▸ **Information given**
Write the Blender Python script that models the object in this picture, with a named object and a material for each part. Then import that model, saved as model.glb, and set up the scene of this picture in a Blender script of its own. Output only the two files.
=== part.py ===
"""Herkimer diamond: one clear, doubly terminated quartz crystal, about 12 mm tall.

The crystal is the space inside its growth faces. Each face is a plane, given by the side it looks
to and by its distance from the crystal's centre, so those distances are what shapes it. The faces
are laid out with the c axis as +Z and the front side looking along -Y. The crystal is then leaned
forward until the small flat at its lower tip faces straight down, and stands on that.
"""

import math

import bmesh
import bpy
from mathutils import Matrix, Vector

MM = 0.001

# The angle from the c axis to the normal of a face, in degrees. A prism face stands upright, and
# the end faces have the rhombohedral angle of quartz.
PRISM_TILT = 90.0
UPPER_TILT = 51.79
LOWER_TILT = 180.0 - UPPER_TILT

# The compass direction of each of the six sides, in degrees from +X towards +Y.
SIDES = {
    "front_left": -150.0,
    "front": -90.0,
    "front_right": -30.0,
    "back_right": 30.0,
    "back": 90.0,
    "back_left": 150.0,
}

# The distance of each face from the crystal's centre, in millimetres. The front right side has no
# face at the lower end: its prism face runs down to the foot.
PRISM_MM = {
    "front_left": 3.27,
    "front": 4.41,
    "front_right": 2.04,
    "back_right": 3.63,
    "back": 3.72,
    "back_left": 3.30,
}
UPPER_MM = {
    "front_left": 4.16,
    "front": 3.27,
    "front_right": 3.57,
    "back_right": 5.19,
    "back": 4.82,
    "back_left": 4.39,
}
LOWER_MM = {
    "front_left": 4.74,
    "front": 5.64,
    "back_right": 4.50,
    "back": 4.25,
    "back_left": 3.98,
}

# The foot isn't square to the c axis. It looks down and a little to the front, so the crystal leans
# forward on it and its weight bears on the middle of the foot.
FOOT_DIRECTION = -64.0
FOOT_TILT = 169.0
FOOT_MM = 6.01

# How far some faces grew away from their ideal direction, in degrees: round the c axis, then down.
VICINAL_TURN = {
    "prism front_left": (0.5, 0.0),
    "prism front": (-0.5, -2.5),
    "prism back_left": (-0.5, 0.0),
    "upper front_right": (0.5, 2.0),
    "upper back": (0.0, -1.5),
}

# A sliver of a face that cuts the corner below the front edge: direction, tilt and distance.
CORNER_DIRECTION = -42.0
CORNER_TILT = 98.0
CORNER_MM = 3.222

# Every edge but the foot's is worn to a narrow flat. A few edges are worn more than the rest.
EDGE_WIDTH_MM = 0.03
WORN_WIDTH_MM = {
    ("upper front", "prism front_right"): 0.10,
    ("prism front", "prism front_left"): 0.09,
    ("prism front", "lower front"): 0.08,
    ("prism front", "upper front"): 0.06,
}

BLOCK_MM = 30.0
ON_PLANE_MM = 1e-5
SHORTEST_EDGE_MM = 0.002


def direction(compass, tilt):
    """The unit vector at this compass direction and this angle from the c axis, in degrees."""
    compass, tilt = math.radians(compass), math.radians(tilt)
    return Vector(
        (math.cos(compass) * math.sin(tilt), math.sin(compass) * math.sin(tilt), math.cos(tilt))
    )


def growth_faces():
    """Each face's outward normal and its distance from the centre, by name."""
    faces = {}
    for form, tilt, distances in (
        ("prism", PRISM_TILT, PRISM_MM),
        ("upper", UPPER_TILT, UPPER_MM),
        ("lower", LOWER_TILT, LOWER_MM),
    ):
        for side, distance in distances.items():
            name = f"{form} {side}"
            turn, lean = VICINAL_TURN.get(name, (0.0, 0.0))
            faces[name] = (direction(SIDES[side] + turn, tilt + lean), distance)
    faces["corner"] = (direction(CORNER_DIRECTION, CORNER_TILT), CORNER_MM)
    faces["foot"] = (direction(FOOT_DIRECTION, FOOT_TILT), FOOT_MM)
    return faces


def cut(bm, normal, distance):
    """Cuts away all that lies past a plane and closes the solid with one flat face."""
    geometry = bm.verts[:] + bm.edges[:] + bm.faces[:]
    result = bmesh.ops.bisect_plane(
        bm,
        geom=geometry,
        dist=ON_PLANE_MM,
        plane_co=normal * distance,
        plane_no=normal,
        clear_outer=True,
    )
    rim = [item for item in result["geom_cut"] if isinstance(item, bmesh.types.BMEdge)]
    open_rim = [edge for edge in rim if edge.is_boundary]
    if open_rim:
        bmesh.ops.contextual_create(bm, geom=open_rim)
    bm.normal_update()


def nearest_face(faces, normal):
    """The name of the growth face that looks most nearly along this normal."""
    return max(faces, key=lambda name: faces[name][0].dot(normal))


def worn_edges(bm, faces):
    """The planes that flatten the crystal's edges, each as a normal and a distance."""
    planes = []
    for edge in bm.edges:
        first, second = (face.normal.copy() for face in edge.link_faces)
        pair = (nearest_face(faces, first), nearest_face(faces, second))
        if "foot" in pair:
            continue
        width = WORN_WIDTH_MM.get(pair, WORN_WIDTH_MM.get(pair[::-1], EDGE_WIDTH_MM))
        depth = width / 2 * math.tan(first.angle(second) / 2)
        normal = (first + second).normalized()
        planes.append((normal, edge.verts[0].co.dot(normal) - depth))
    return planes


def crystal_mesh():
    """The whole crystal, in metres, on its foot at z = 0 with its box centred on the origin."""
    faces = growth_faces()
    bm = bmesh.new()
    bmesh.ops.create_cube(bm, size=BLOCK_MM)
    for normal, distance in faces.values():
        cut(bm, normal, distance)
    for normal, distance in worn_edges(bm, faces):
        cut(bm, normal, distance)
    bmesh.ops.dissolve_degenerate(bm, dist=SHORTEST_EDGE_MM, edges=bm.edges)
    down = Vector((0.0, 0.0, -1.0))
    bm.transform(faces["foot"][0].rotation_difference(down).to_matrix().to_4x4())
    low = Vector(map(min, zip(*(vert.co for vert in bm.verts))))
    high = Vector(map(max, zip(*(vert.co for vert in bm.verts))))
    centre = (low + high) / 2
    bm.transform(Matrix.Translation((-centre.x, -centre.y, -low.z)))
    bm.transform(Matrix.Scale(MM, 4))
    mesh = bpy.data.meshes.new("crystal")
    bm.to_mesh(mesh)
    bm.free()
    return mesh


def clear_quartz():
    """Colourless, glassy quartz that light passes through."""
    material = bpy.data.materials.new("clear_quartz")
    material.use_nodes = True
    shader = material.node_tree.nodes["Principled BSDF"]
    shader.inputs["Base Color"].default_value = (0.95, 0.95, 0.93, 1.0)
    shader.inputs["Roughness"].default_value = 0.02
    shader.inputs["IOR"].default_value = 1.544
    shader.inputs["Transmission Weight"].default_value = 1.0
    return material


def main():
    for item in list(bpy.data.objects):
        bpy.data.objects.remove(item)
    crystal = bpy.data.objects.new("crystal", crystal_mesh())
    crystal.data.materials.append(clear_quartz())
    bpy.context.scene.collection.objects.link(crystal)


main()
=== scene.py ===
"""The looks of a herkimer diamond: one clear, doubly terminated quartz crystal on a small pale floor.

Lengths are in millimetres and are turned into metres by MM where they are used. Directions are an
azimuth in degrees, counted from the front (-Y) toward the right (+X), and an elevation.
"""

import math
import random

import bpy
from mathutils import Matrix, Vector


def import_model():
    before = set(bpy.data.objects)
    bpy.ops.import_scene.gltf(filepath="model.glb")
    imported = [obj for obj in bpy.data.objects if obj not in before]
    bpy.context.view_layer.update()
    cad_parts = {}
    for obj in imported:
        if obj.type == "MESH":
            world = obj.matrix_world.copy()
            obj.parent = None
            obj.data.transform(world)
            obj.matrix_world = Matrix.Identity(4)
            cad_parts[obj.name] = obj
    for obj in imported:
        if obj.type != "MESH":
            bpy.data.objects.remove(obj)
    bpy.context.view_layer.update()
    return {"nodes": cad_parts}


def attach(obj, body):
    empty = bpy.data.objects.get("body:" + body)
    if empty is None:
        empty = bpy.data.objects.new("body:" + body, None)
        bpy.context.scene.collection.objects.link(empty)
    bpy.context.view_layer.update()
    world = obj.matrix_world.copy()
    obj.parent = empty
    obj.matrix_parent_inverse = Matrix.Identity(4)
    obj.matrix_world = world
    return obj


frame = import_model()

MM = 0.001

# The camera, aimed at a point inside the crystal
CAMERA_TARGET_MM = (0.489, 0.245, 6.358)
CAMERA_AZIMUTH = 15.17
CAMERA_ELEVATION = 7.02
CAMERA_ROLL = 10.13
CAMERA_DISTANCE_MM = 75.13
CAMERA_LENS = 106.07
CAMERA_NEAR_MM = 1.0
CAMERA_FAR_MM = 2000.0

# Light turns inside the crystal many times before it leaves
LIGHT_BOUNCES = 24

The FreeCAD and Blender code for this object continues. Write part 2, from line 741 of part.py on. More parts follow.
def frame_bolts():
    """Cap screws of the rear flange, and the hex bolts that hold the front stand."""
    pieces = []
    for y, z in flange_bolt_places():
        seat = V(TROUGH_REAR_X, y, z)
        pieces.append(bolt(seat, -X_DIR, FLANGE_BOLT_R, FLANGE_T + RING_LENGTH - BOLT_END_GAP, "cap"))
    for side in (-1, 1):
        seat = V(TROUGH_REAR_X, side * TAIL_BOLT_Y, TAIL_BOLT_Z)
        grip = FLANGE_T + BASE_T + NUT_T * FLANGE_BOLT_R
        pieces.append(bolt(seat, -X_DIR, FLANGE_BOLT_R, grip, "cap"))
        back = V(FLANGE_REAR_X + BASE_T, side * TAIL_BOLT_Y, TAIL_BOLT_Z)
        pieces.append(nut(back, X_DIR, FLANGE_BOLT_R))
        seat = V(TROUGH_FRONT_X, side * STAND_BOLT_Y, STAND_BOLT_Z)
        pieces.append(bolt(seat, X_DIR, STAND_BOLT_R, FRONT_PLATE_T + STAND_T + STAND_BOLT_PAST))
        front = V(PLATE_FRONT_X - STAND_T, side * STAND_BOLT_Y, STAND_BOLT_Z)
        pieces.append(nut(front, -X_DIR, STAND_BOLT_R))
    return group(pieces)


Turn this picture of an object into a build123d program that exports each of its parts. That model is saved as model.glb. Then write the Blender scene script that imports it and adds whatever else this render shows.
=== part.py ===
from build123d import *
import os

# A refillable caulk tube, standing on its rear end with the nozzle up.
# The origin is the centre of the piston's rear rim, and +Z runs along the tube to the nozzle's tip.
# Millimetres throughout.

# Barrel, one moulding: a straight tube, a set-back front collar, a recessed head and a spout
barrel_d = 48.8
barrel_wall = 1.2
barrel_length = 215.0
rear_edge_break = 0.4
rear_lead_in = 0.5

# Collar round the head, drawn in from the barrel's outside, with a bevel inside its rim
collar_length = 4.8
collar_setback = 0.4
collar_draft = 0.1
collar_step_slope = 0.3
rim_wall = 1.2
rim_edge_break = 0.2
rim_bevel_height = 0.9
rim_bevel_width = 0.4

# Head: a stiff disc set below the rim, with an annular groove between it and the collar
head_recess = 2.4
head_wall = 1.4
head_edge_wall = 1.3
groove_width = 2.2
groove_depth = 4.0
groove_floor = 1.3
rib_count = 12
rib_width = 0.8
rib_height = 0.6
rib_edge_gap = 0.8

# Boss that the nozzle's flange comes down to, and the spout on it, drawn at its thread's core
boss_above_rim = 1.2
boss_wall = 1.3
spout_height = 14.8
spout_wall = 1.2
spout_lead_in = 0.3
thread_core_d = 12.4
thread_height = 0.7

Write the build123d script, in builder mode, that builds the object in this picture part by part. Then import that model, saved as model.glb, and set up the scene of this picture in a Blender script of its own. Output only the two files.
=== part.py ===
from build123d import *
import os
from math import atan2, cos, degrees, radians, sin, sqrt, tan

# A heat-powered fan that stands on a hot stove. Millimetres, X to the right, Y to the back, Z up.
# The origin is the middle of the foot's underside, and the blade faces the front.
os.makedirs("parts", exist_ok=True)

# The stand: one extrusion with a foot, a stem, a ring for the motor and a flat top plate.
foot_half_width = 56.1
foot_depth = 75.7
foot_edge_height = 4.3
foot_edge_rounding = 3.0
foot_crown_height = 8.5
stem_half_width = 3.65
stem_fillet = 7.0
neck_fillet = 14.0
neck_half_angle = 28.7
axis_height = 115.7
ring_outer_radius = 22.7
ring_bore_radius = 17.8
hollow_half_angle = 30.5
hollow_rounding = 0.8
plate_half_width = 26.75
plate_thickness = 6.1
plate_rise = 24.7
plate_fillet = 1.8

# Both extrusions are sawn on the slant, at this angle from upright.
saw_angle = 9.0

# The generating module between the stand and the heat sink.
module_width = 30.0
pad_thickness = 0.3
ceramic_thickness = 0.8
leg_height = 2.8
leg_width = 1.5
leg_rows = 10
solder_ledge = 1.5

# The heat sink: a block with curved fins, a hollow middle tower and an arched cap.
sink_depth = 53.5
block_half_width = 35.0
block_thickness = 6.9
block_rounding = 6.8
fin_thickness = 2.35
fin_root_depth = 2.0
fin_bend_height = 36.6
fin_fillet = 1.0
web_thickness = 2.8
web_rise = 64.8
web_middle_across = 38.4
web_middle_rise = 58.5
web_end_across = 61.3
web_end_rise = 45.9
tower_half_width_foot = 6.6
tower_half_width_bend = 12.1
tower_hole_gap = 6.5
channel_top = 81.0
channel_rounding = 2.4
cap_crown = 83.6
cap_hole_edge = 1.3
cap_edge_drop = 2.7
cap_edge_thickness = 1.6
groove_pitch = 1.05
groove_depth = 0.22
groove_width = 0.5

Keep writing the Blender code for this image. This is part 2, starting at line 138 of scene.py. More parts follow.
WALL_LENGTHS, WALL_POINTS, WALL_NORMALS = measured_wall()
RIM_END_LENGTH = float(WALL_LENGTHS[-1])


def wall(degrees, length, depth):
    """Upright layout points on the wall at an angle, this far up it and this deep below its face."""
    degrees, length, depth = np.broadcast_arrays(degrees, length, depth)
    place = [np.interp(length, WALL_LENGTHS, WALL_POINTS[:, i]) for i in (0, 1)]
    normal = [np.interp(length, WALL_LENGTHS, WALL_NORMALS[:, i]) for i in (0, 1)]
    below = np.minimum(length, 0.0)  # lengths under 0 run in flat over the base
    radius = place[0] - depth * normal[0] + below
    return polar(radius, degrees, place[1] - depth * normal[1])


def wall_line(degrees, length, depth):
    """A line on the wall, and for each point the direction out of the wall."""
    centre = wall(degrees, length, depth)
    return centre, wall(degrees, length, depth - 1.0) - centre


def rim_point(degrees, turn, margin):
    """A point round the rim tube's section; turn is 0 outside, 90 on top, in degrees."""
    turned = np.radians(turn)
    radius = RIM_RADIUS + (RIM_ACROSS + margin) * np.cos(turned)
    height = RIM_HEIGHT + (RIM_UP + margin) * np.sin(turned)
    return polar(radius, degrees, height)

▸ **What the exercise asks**
Set down verbatim only the lines between the start of the data above and the line with "12 mm tall.", both boundaries included.

▸ **Answer to the task**
Write the Blender Python script that models the object in this picture, with a named object and a material for each part. Then import that model, saved as model.glb, and set up the scene of this picture in a Blender script of its own. Output only the two files.
=== part.py ===
"""Herkimer diamond: one clear, doubly terminated quartz crystal, about 12 mm tall.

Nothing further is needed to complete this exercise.